(Rows from a 3D modeling dataset)
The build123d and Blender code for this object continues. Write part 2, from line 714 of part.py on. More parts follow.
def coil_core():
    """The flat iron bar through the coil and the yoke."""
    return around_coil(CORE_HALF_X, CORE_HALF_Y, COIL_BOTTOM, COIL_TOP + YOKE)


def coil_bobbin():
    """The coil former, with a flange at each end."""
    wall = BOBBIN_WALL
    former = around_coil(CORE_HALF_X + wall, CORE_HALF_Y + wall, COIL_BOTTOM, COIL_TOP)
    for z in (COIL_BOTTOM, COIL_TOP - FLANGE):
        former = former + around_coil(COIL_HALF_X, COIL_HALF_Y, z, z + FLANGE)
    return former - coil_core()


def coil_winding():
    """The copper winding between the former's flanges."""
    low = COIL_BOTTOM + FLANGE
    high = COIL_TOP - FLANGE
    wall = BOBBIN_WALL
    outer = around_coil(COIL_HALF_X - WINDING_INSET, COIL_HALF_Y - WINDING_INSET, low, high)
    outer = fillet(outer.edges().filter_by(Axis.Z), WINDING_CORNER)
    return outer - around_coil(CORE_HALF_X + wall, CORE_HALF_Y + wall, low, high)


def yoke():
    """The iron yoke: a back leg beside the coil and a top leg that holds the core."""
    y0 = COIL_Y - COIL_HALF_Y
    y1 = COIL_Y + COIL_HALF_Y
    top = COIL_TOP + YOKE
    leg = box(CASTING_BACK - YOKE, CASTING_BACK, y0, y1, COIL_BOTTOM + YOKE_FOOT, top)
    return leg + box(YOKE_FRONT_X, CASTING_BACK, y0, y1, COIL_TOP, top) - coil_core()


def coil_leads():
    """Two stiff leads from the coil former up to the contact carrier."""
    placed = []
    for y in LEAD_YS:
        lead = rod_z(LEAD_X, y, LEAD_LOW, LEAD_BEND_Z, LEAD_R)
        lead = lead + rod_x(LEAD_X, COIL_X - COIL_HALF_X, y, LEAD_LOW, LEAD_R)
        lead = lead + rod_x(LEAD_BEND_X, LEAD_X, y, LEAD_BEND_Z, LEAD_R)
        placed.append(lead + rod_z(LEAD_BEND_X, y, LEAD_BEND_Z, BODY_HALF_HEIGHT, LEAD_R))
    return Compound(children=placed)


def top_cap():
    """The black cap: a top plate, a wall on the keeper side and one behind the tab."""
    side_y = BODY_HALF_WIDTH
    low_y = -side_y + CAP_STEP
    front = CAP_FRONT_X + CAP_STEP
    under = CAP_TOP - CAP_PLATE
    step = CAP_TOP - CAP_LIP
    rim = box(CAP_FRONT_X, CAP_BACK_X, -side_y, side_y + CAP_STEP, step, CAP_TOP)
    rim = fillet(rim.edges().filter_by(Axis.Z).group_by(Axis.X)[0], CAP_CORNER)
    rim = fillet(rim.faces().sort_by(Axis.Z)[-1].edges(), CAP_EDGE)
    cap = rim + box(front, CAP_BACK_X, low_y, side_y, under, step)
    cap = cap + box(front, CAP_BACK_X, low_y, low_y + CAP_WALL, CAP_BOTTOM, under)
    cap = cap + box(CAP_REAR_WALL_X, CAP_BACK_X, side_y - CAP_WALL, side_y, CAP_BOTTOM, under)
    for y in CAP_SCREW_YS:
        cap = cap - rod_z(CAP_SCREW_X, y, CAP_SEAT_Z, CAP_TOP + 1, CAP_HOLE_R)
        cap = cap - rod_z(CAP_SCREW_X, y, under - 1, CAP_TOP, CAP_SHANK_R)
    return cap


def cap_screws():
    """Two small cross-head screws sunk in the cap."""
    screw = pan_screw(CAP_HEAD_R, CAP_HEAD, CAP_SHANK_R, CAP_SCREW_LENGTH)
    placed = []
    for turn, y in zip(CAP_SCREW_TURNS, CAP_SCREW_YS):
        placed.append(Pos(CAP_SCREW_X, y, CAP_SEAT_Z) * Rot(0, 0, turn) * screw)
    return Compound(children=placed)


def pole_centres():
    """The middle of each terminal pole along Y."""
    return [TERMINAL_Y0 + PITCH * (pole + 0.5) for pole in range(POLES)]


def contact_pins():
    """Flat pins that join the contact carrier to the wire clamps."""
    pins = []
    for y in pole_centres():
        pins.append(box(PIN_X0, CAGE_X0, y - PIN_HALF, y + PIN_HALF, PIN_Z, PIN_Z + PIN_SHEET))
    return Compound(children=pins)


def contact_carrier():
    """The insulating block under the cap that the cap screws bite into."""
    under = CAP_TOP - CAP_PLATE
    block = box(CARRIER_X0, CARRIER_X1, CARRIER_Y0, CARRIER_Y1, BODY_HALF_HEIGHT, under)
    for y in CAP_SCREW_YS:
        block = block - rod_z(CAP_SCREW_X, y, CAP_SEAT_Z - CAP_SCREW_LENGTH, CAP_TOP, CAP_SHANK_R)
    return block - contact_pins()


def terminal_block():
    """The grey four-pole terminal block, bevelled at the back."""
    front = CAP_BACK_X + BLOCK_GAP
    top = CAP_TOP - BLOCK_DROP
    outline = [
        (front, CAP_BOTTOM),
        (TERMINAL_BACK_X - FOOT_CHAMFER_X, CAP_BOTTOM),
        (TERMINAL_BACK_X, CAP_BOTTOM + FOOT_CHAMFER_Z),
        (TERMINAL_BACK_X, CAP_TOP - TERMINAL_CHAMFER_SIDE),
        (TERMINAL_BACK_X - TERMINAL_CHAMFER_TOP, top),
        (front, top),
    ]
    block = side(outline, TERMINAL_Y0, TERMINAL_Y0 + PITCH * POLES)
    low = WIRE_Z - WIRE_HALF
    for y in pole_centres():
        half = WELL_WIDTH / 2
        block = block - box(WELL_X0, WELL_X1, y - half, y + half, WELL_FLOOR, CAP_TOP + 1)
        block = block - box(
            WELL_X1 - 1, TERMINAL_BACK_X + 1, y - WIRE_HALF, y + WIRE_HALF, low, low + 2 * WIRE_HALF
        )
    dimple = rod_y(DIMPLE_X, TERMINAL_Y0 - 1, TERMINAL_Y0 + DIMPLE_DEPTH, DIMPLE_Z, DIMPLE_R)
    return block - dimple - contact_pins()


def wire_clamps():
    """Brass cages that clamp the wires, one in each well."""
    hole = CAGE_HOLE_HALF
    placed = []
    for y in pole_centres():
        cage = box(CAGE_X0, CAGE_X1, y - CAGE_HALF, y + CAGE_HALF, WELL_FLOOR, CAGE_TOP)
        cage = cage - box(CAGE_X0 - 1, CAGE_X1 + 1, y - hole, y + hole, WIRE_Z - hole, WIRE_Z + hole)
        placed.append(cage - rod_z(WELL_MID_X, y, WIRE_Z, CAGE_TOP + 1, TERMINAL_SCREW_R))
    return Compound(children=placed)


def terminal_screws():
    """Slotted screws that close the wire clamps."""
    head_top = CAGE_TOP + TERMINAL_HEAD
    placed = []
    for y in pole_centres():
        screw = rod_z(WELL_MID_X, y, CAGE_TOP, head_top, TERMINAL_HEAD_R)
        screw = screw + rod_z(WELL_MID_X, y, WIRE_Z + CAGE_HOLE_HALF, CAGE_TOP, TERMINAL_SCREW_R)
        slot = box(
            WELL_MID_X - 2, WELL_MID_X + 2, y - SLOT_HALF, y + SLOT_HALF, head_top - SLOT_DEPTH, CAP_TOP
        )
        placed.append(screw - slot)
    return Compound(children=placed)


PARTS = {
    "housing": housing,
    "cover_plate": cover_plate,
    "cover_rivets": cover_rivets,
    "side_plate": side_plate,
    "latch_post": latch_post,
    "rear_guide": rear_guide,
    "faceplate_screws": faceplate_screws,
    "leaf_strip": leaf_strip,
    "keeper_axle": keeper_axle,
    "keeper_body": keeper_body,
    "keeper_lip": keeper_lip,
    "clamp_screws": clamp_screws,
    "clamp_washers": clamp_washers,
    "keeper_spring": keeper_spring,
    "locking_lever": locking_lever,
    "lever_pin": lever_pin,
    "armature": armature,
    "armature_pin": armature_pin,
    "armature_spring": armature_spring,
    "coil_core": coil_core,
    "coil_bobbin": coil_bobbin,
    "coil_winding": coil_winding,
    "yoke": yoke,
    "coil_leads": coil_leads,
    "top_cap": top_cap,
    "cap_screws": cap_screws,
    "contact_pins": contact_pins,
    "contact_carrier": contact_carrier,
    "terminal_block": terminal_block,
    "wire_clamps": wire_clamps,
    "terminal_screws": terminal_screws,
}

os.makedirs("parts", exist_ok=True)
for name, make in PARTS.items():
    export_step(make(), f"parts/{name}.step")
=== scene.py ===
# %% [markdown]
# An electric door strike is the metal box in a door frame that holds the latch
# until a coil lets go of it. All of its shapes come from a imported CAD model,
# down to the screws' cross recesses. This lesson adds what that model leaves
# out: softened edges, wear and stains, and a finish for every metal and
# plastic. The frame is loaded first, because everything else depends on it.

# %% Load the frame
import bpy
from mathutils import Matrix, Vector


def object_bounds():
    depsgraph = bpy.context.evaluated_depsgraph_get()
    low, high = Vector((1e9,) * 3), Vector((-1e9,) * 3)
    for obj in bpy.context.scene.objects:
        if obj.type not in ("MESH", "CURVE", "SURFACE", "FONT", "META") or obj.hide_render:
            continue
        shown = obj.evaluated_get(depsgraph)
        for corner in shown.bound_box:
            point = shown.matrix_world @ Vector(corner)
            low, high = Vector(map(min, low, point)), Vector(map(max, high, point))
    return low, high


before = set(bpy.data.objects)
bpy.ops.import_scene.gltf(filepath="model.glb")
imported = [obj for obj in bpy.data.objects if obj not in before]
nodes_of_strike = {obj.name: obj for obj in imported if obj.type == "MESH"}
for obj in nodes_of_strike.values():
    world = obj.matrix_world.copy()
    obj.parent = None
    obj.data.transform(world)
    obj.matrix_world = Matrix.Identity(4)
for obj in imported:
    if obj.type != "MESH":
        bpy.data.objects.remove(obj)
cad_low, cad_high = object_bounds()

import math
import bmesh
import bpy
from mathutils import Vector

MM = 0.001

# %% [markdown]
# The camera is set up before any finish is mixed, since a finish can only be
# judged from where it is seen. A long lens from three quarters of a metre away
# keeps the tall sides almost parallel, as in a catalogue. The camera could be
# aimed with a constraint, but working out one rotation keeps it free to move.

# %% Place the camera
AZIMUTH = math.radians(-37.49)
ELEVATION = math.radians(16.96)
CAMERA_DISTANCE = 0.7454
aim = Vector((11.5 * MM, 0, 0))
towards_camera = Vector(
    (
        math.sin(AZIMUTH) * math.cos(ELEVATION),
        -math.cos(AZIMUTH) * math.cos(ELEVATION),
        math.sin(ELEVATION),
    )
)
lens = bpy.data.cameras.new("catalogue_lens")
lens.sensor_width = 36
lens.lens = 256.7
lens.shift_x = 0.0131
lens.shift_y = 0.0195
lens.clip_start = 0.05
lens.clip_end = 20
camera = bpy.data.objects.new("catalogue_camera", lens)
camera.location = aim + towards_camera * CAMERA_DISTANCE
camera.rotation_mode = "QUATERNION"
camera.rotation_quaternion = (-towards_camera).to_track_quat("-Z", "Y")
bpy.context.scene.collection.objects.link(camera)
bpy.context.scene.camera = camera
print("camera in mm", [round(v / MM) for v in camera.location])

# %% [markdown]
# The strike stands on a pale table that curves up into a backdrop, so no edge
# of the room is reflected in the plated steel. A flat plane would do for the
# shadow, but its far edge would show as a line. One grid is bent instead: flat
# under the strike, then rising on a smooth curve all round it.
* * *
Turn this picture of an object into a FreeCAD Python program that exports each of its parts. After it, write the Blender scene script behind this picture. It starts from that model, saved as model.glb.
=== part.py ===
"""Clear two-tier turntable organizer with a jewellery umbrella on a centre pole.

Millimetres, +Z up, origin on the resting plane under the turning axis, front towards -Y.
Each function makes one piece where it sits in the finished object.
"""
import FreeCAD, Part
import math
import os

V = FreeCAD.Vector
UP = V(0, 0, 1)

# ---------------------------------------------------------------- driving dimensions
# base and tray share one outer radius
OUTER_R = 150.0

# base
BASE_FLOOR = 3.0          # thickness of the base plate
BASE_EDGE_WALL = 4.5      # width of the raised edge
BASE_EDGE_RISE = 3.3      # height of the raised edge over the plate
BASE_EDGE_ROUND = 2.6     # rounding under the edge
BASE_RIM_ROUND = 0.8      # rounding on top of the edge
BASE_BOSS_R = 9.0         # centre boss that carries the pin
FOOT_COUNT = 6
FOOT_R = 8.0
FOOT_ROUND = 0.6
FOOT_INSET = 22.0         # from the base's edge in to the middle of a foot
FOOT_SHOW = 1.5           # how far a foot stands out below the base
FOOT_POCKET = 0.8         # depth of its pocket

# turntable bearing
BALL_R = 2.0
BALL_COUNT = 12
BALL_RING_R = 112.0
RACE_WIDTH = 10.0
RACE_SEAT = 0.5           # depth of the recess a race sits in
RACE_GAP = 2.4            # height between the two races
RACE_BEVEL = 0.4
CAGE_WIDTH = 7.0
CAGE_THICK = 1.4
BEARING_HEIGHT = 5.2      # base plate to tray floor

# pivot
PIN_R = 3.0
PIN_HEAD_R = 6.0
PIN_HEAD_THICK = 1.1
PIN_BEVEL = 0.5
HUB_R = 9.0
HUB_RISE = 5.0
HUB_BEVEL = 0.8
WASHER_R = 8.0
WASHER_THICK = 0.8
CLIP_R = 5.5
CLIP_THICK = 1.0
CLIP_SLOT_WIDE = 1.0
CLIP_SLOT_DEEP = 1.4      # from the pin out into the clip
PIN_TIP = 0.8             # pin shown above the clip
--
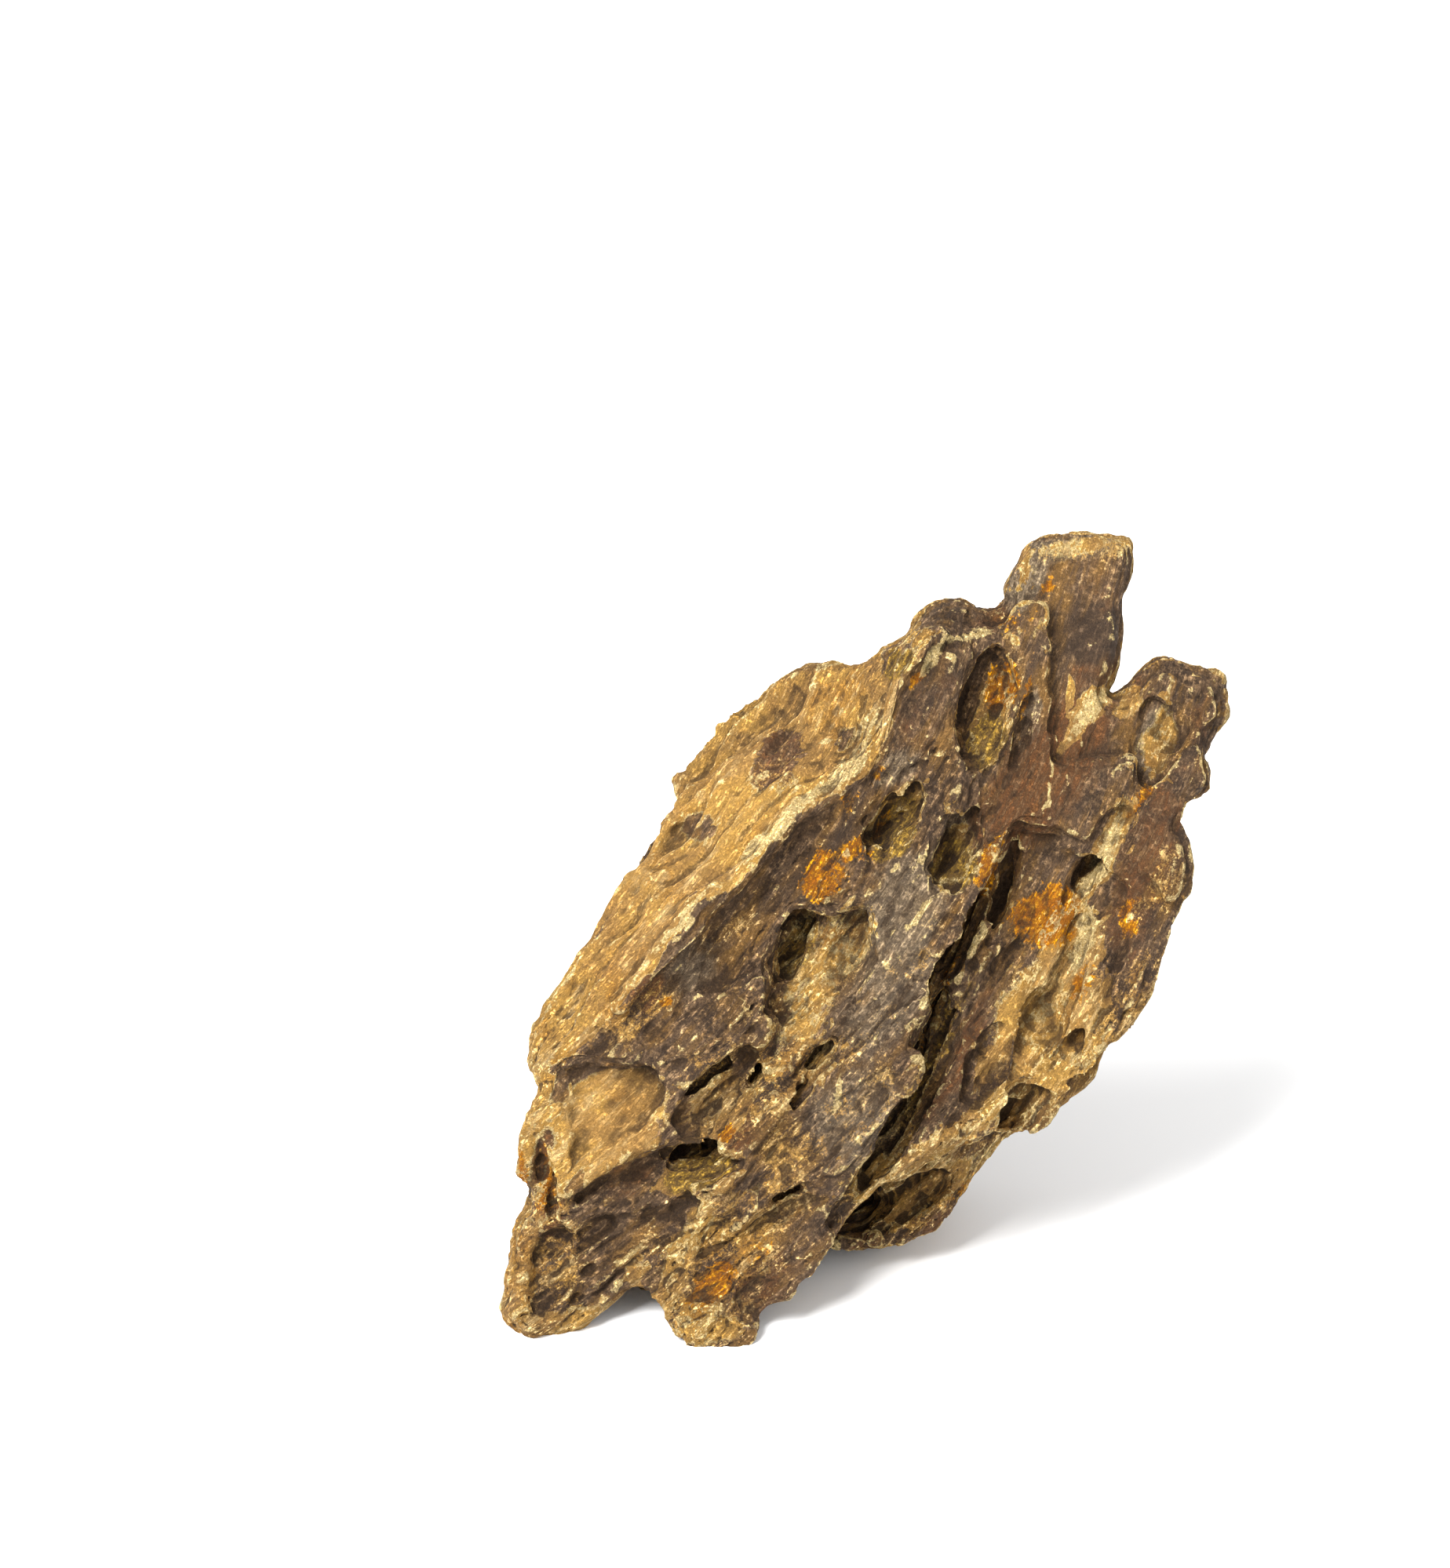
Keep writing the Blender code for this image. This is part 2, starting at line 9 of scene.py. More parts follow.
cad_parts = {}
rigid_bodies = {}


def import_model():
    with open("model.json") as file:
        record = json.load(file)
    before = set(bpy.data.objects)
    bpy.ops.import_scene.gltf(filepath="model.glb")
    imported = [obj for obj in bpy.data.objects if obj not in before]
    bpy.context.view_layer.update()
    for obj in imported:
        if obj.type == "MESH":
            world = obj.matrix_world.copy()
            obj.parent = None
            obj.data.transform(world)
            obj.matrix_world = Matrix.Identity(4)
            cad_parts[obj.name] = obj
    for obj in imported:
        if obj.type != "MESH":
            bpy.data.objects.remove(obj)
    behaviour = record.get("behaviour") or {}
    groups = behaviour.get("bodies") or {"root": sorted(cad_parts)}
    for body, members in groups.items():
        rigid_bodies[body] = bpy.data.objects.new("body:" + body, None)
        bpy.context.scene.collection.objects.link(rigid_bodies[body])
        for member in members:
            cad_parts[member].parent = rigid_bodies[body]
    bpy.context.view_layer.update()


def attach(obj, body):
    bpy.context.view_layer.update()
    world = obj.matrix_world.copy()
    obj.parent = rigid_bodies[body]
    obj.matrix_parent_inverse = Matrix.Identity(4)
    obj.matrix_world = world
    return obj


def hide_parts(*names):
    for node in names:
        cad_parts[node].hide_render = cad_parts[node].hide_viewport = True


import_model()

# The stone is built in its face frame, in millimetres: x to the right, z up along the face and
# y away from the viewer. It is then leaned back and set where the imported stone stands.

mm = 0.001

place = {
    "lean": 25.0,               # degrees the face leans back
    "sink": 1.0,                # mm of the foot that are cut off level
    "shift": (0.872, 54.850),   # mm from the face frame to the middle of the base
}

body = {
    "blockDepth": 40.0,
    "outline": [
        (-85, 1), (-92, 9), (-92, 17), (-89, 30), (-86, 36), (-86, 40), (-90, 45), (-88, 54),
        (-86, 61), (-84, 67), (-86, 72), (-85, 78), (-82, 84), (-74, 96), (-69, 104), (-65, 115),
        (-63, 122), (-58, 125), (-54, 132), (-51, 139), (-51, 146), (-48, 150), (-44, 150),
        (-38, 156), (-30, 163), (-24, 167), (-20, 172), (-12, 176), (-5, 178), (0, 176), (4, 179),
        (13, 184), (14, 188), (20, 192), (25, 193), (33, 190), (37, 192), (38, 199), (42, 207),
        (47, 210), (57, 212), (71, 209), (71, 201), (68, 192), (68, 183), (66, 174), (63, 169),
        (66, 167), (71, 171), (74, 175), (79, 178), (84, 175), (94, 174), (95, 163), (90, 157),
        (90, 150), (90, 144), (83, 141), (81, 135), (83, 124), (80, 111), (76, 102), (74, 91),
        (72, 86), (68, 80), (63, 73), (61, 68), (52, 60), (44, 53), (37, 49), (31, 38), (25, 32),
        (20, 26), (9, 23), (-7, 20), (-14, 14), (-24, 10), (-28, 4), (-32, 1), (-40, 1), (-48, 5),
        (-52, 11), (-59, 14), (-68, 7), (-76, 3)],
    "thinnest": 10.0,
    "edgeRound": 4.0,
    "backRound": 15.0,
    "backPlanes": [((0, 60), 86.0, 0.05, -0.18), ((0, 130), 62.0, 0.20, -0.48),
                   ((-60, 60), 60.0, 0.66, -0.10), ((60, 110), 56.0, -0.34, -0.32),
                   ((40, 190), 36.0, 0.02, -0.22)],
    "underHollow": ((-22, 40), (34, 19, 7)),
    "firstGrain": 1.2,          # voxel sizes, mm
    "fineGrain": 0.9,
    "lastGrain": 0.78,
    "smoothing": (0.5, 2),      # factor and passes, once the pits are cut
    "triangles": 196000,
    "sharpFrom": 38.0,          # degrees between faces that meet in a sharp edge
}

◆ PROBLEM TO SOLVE
The required output is an exact reproduction of the lines starting at the one that contains "Keep writing the" and ending at the one that contains "for member in". Both boundary lines belong to it.

◆ TASK OUTPUT
Keep writing the Blender code for this image. This is part 2, starting at line 9 of scene.py. More parts follow.
cad_parts = {}
rigid_bodies = {}


def import_model():
    with open("model.json") as file:
        record = json.load(file)
    before = set(bpy.data.objects)
    bpy.ops.import_scene.gltf(filepath="model.glb")
    imported = [obj for obj in bpy.data.objects if obj not in before]
    bpy.context.view_layer.update()
    for obj in imported:
        if obj.type == "MESH":
            world = obj.matrix_world.copy()
            obj.parent = None
            obj.data.transform(world)
            obj.matrix_world = Matrix.Identity(4)
            cad_parts[obj.name] = obj
    for obj in imported:
        if obj.type != "MESH":
            bpy.data.objects.remove(obj)
    behaviour = record.get("behaviour") or {}
    groups = behaviour.get("bodies") or {"root": sorted(cad_parts)}
    for body, members in groups.items():
        rigid_bodies[body] = bpy.data.objects.new("body:" + body, None)
        bpy.context.scene.collection.objects.link(rigid_bodies[body])
        for member in members:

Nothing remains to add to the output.